وصلى الله وسلم وبارك على نبينا محمد وآله وصحبه أجمعين، وآخر دعوانا أن الحمد لله رب العالمين
Kota Kendari, 30 Shafar 1437 H
Abdullah bin Taslim al-Buthoni
[1] HR Abu Dawud (1/235), an-Nasa-i (2/93), Ahmad (2/97), Ibnu Khuzaimah (3/23) dan al-Hakim (1/333), dinyatakan shahih oleh Imam Ibnu Khuzaimah, al-Hakim, adz-Dzahabi dan al-Albani.
[2] Lihat kitab “Faidhul Qadiir” (2/75) dan “’Aunul Ma’buud” (2/258).
[3] Lihat kitab “Faidhul Qadiir” (2/75).
[4] Lihat kitab “’Aunul Ma’buud” (2/258) dan “Faidhul Qadiir” (2/75).
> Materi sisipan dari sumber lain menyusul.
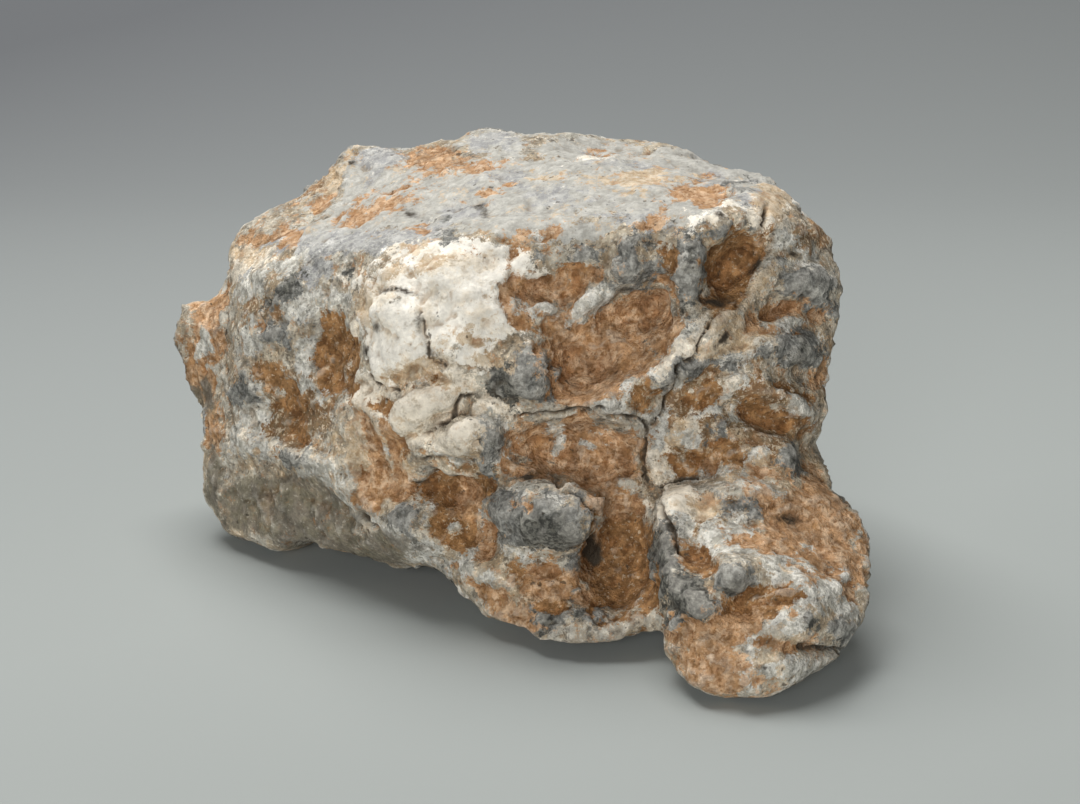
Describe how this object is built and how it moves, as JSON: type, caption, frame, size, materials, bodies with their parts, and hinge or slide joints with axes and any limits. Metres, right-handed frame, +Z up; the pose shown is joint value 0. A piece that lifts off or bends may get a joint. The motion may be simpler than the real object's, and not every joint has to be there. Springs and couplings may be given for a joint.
{
  "type": "lunar meteorite",
  "caption": "Rough broken breccia stone with a flat sloping top, a hollowed face and a knobbly foot, resting on small flat spots.",
  "frame": {"origin": "middle of the stone's bounding box, at the height of the surface that it rests on", "axes": "+X along the stone's length, towards the foot's side; +Y from the hollowed face to the back; +Z up as it rests"},
  "size_m": [0.0344, 0.0308, 0.0207],
  "materials": {
    "weathered_breccia": "matt, rough, mottled white, grey, terracotta and ochre"
  },
  "bodies": {
    "root": {"meteorite": "weathered_breccia"}
  },
  "joints": []
}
[5] Lihat kitab “al-Qaulul mubiin fi akhtaa-il mushalliin” (hlmn 224-225).
[6] HR Abu Dawud (1/236), at-Tirmidzi (1/443), Ahmad (3/131), Ibnu Khuzaimah (3/30), Ibnu Hibban (5/596) dan al-Hakim (1/333), dinyatakan shahih oleh Imam at-Tirmidzi, Ibnu Khuzaimah, al-Hakim, adz-Dzahabi dan al-Albani.
[7] Lihat kitab “Faidhul Qadiir” (2/75).
[8] Lihat kitab “Faidhul Qadiir” (2/75).